Of course, hardwood does have its downsides. You probably won’t want to choose this material if you’re on a tight budget, because it’s expensive and time-consuming to install. Plus, hardwood doesn’t retain heat, so if your house could use some warmth, try another material.

Engineered Hardwood

Like its all-natural predecessor, engineered hardwood looks great and is easy to clean. It has a pro that solid wood can’t offer, though  the engineered version tends to be much more durable. Still, its cons mostly align with the traditional planks, since this type of flooring takes long to install and can’t retain heat. Another negative of engineered hardwoods is you can’t sand them down when you want a new stain or finish on your floors.

Laminate

Laminate won’t break the bank, and it’s easy and quick to install. Nowadays, you can find vinyl designs that look an awful lot like some of the more expensive flooring options on this list, too. The bad news is, laminate damages easy, and you can’t sand it down to fix it. You will have to replace the damaged section. Plus, when it comes to home resale value, sellers derive little to no benefit from a new laminate floor.

Carpet

Nothing’s cozier than carpet. You don’t have to worry about your feet feeling cold as you walk around a carpeted house. Plus, the plush flooring can work as a sound barrier and insulation. You’ll find there’s an endless selection of colors and styles of carpet, should you go down this route.

Unfortunately, carpets can show wear and tear more quickly than other types of flooring, especially in high-traffic areas. The materials that withstand this type of trampling and staining cost more, too. Of course, if you really want carpet, you can take steps to maintain your floors for longer. Bringing in a professional to deep clean it every once in a while can keep it looking its best.

Vinyl

When it comes to ease of use, there’s no floor quite like vinyl. It’s simple to install a vinyl floor and, once it’s in, you’ll find you can clean it with ease. Water can’t slip through, making this a great option for bathrooms, laundry rooms and mudrooms. On the other hand, the shape of your vinyl floors might morph with temperature changes. If you drop something sharp, it will sustain damage.

Tile

Tile’s a solid choice  pun intended  for both indoor and outdoor spaces. It’s durable and stain-resistant, and it’s simple to clean up. Plus, if you happen to nick your tile floors, it’ll be hard to notice. This material hides imperfections with ease. If you’re relatively handy, you can install a tile floor yourself.

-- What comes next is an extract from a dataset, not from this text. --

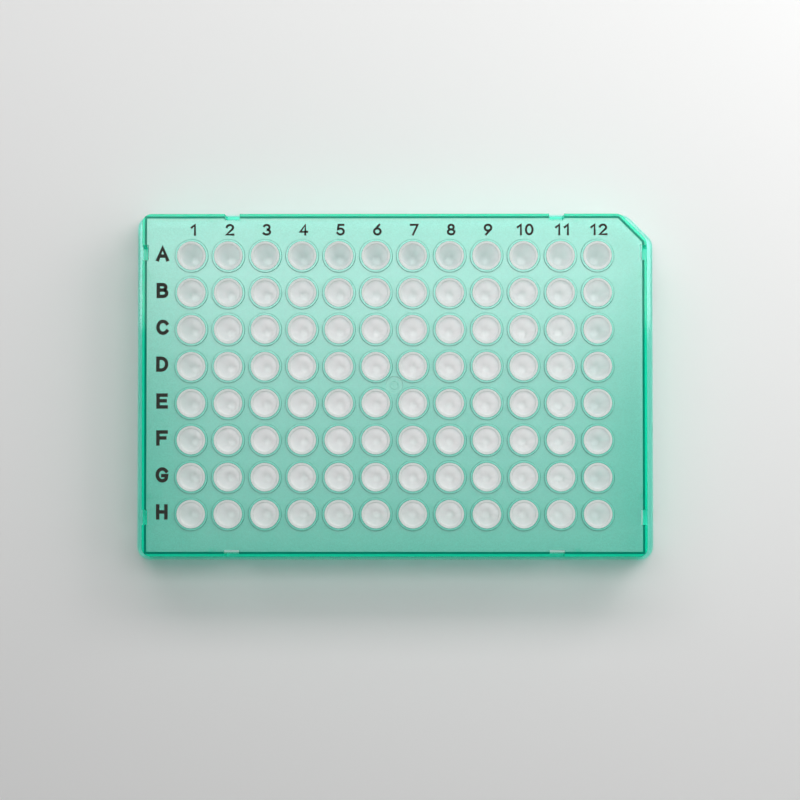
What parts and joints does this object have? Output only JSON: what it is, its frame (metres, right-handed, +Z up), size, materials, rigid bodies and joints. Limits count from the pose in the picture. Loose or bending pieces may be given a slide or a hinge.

Of course, tile won’t suit every space. You probably wouldn’t install it in a room meant to be cozy, such as a living room or bedroom. It’s not comfortable to sit on, nor is it warm on your feet. Tile is also very strong, so if you drop something, it is likely to break.

Envision Your Ideal Floor

With so many choices, it can be tough to decide which material to go with. However, you probably know what you want and need from your floor. Whether it’s coziness, durability or ease of installation, there’s a floor to match your vision. Chances are, you’ve found the right one from the above list.